The Genetic, Cellular, and Photonic Mechanisms of Avian Structural Colouration

Birds are a group known for their wide variety of beautiful colors, from discreet browns and blacks in sparrows and partridges, to vibrant reds and yellows in canaries and parrots. However, shades of blue, and even iridescence, result from the optical and physical effects of light refraction in melanin (brown and black), giving rise to what is known as structural color. Depending on the complexity of the melanin organization, the structural color can vary from the strong blues of kingfishers to the most iridescence of hummingbirds. The domestication of peacocks has led to the appearance of more than a dozen color variants. By analyzing the genomes of these mutants, this project aimed to integrate molecular, optical and physical processes to explain the extraordinary variation in structural color and iridescence in birds. We found that, with small changes to melanin production, in the melanosome biogenesis and maturation, or in their transport to the feather, it is possible to vary the way in which these nanostructures self-organize during feather keratinization, and thus gain, lose or vary the hue and intensity of structural color. With this knowledge we can (bio)mimic nature's technology to produce colorful—and even iridescent—synthetic materials that do not lose intensity through exposure, unlike pigment colors. In this proposal, we intend to employ genomic, transcriptomic, and epigenomic approaches in several wild and domestic bird species to provide a general framework for understanding structural coloration in a wide range of species, thereby greatly expanding our understanding of this fascinating biological phenomenon.

We have sampled over 400 peafowl mutants and generated over 300 whole genomes, and over 40 RNAseq datasets.
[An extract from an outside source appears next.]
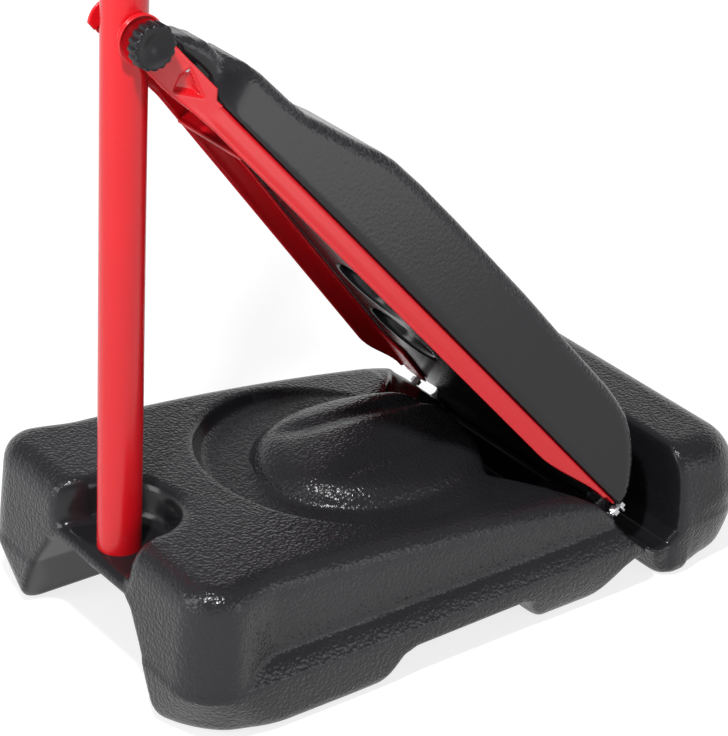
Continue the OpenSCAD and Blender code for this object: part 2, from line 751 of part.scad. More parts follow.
// Glide that guides the mast's lower end in the post
module mast_glide() color(plastic) translate([post_x, 0, mast_low_z]) difference() {
    union() {
        translate([0, 0, -6]) cylinder(r = post_bore - run_gap, h = 5.8);
        translate([0, 0, -1]) cylinder(r = mast_d / 2 - mast_wall - fit_gap, h = 24);
    }
    translate([0, 0, -8]) cylinder(r = mast_d / 2 - mast_wall - 4, h = 40);
}

/* Spring */
coil_r = (spring_d - wire_d) / 2;
ferrule_r = spring_d / 2 + 5;
spring_z0 = mast_top_z + 6;
spring_z1 = spring_z0 + spring_len;
end_rise = 2 * wire_d + 3;

module lower_ferrule() color(glossy_black) translate([post_x, 0, 0]) difference() {
    union() {
        translate([0, 0, spring_z0 - ferrule_h]) cylinder(r1 = mast_d / 2 + 4, r2 = ferrule_r, h = ferrule_h - 12);
        translate([0, 0, spring_z0 - 12]) cylinder(r = ferrule_r, h = 12);
    }
    translate([0, 0, spring_z0 - ferrule_h - 1]) cylinder(r = mast_d / 2 + run_gap, h = mast_top_z - spring_z0 + ferrule_h + 1.2);
}

module upper_ferrule() color(glossy_black) translate([post_x, 0, spring_z1]) difference() {
    union() {
        cylinder(r = ferrule_r, h = 12);
        translate([0, 0, 12]) cylinder(r1 = ferrule_r, r2 = stud_d / 2 + 8, h = ferrule_h - 16);
    }
    translate([0, 0, 6]) cylinder(r = stud_d / 2 + run_gap, h = ferrule_h);
}

// One closed tube swept along a path that winds round the vertical axis at X = x0
function unit(v) = v / norm(v);
module tube(points, x0, r, sides) {
    n = len(points);
    rings = [for (i = [0 : n - 1]) let (
        d = i == 0 || i == n - 1 ? [0, 0, 1] : unit(points[i + 1] - points[i - 1]),
        out = unit([points[i][0] - x0, points[i][1], 0] - d * (d * [points[i][0] - x0, points[i][1], 0])),
        up = cross(d, out)
    ) for (k = [0 : sides - 1]) points[i] + r * (cos(k * 360 / sides) * out + sin(k * 360 / sides) * up)];
    faces = concat(
        [[for (k = [sides - 1 : -1 : 0]) k]],
        [for (i = [0 : n - 2]) for (k = [0 : sides - 1]) for (half = [0, 1])
            let (k2 = (k + 1) % sides, a = i * sides, b = a + sides)
            half == 0 ? [a + k, a + k2, b + k2] : [a + k, b + k2, b + k]],
        [[for (k = [0 : sides - 1]) (n - 1) * sides + k]]
    );
    polyhedron(points = rings, faces = faces, convexity = 20);
}

coil_steps = 8;
coil_count = spring_turns * coil_steps;
coil_rise = spring_len - 2 * end_rise;
coil_points = [for (i = [0 : coil_count])
    [post_x + coil_r * cos(i * 360 / coil_steps), coil_r * sin(i * 360 / coil_steps),
        spring_z0 + end_rise + coil_rise * i / coil_count]];
// The wire's end stands square on the ferrule and then bends into the coil
function wire_end(a, z) = [post_x + coil_r * cos(a), coil_r * sin(a), z];
wire_path = concat(
    [for (h = [0, wire_d]) wire_end(-24, spring_z0 + h)], coil_points,
    [for (h = [wire_d, 0]) wire_end(24, spring_z1 - h)]);

module coil_spring() color(zinc) tube(wire_path, post_x, wire_d / 2, 6);

// Least gap between turns, measured on the wire's own points
coil_gap = min([for (i = [0 : coil_count - 1]) for (j = [i + coil_steps - 2 : 1 : min(i + coil_steps + 2, coil_count)])
    norm(coil_points[i] - coil_points[j])]) - wire_d;
echo(coil_gap = coil_gap);

/* Ball */
dish_z = spring_z1 + ferrule_h + 18;
dish_floor = 6;
dish_h = 12;
ball_z = dish_z + dish_floor + ball_d / 2;
stud_low = spring_z1 + 6 + fit_gap;

module stud() color(zinc) translate([post_x, 0, stud_low]) cylinder(d = stud_d, h = dish_z + 32 - stud_low);

module lock_nut() color(zinc) translate([post_x, 0, spring_z1 + ferrule_h - 4]) difference() {
    cylinder(d = 1.8 * stud_d, h = 9, $fn = 6);
    translate([0, 0, -1]) cylinder(r = stud_d / 2 + run_gap, h = 12);
}

module seat_dish() color(glossy_black) translate([post_x, 0, dish_z]) difference() {
    union() {
        cylinder(r1 = 20, r2 = dish_r, h = dish_h);
        translate([0, 0, dish_h]) cylinder(r = dish_r, h = 3);
        translate([0, 0, -10]) cylinder(r = 14, h = 11);
    }
    translate([0, 0, ball_z - dish_z]) sphere(r = ball_d / 2 + fit_gap, $fn = 128);
    translate([0, 0, -11]) cylinder(r = stud_d / 2 + run_gap, h = 30);
}

boss_r = 16;
lining_out = ball_d / 2 - cover_t - fit_gap;
bladder_out = lining_out - lining_t - fit_gap;
valve_tilt = 58;

module shell(outer, t, opening) difference() {
    sphere(r = outer, $fn = 64);
    sphere(r = outer - t, $fn = 64);
    translate([0, 0, -outer - 10]) cylinder(r = opening, h = outer);
    rotate([valve_tilt, 0, 0]) cylinder(r = 5, h = outer + 10);
}

module ball_cover() color(red) translate([post_x, 0, ball_z]) shell(ball_d / 2, cover_t, boss_r + fit_gap);
module ball_lining() color(rubber) translate([post_x, 0, ball_z]) shell(lining_out, lining_t, boss_r + fit_gap);
module ball_bladder() color(rubber) translate([post_x, 0, ball_z])
    shell(bladder_out, bladder_t, boss_r + fit_gap);

module ball_valve() color(rubber) translate([post_x, 0, ball_z]) rotate([valve_tilt, 0, 0]) difference() {
    union() {
        translate([0, 0, bladder_out - bladder_t - 4]) cylinder(r = 4.8, h = ball_d / 2 - bladder_out + bladder_t + 4);
        translate([0, 0, bladder_out - bladder_t - 5]) cylinder(r = 9, h = 4);
    }
    translate([0, 0, bladder_out - 20]) cylinder(r = 1, h = 60);
}

// Threaded boss moulded into the foot of the ball
module ball_neck() color(plastic) translate([post_x, 0, 0]) difference() {
    union() {
        translate([0, 0, dish_z + dish_floor + 1.4]) cylinder(r = boss_r, h = 37);
        translate([0, 0, dish_z + 36]) cylinder(r = boss_r + 10, h = 5);
    }
    translate([0, 0, dish_z]) cylinder(r = stud_d / 2 + run_gap, h = 36);
}

base_tank();
base_cap();
base_cap_gasket();
foot_washer();
foot_bolt();
foot_plug();
lower_post();
post_sleeve();
collar();
collar_bush();
clamp_bolt();
near_disc();
far_disc();
star_knob();
knob_insert();
near_rail();
far_rail();
web();
upper_tank();
tank_bolts();
tank_washers();
tank_nuts();
neck_screw();
neck_tube();
tank_cap();
tank_cap_gasket();
height_knob();
height_screw();
mast();
mast_glide();
lower_ferrule();
coil_spring();
upper_ferrule();
stud();
lock_nut();
seat_dish();
ball_cover();
ball_lining();
ball_bladder();
ball_valve();
ball_neck();
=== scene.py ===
"""Looks of the spring reflex bag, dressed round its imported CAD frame.

Lengths are in millimetres in the part's own frame while a form is worked out,
and each mesh is written in metres.
"""
import json
import math
import bpy
import numpy as np
from mathutils import Matrix, Vector


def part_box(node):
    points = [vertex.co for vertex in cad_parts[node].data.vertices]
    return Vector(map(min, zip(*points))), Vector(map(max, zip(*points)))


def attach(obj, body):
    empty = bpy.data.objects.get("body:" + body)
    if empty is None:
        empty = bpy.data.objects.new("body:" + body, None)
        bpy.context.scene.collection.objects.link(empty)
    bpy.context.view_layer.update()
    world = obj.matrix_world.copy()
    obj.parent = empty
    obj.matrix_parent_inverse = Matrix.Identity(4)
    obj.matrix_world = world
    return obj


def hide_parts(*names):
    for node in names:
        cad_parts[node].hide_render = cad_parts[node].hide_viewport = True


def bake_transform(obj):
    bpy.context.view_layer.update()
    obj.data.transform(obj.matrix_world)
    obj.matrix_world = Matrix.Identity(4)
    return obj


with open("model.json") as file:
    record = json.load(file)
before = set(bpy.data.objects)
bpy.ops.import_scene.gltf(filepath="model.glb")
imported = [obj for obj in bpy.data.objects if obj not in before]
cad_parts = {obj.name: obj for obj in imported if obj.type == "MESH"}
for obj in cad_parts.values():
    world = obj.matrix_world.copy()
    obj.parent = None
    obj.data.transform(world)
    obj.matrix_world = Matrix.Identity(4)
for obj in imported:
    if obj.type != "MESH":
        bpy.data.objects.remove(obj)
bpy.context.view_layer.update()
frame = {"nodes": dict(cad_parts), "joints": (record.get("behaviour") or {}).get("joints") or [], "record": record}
MM = 0.001


def box_mm(node):
    low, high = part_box(node)
    return np.array(low) / MM, np.array(high) / MM


# ---------------------------------------------------------------- places
BASE_LOW, BASE_HIGH = box_mm("base_tank")
POST_LOW, POST_HIGH = box_mm("lower_post")
POST_X = (POST_LOW[0] + POST_HIGH[0]) / 2
BOLT_LOW, BOLT_HIGH = box_mm("clamp_bolt")
BOLT_Z = (BOLT_LOW[2] + BOLT_HIGH[2]) / 2
JOINT = {j["name"]: j for j in frame["joints"]}
FLARE = math.tan(math.radians(11.8))
BALL_LOW, BALL_HIGH = box_mm("ball_cover")
SPRING_LOW, SPRING_HIGH = box_mm("coil_spring")


# ---------------------------------------------------------------- camera
def make_camera():
    """The photograph's view: from above the post's end, rolled a little."""
    yaw, pitch, roll = (math.radians(a) for a in (38.588, 27.905, 3.282))
    back = Vector((-math.sin(yaw) * math.cos(pitch), -math.cos(yaw) * math.cos(pitch), math.sin(pitch)))
    right = Vector((0, 0, 1)).cross(back).normalized()
    up = back.cross(right)
    turned_right = math.cos(roll) * right + math.sin(roll) * up
    turned_up = -math.sin(roll) * right + math.cos(roll) * up
    data = bpy.data.cameras.new("camera")
    data.sensor_width = 36
    data.lens = 131.652
    data.clip_start = 0.1
    data.clip_end = 50
    camera = bpy.data.objects.new("camera", data)
    bpy.context.scene.collection.objects.link(camera)
    spot = Vector((POST_X - 1384.08, -2152.12, 1726.3)) * MM
    camera.matrix_world = Matrix((
        (turned_right.x, turned_up.x, back.x, spot.x),
        (turned_right.y, turned_up.y, back.y, spot.y),
        (turned_right.z, turned_up.z, back.z, spot.z),
        (0, 0, 0, 1),
    ))
    bpy.context.scene.camera = camera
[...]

We have developed a protocol for dissociation of feather follicles and performed single-cell transcriptomic analysis. We have organized multiple meetings in the scope of the project with international collaborators, organized outreach sessions and written two manuscripts.

We have mapped the causal mutation of multiple peafowl mutants and characterized the phenotypes of such mutants at the biochemical and nanostructural level. We expect to develop a mathematical model to predict structural color variation and, from there, produce synthetic materials that mimic the nanostructural structure, and thus produce the colors seen in biological tissues. Our research will contribute to a deeper understanding of the molecular underpinnings of avian structural colors, an area currently trailing behind pigmentary color mechanisms in terms of comprehension.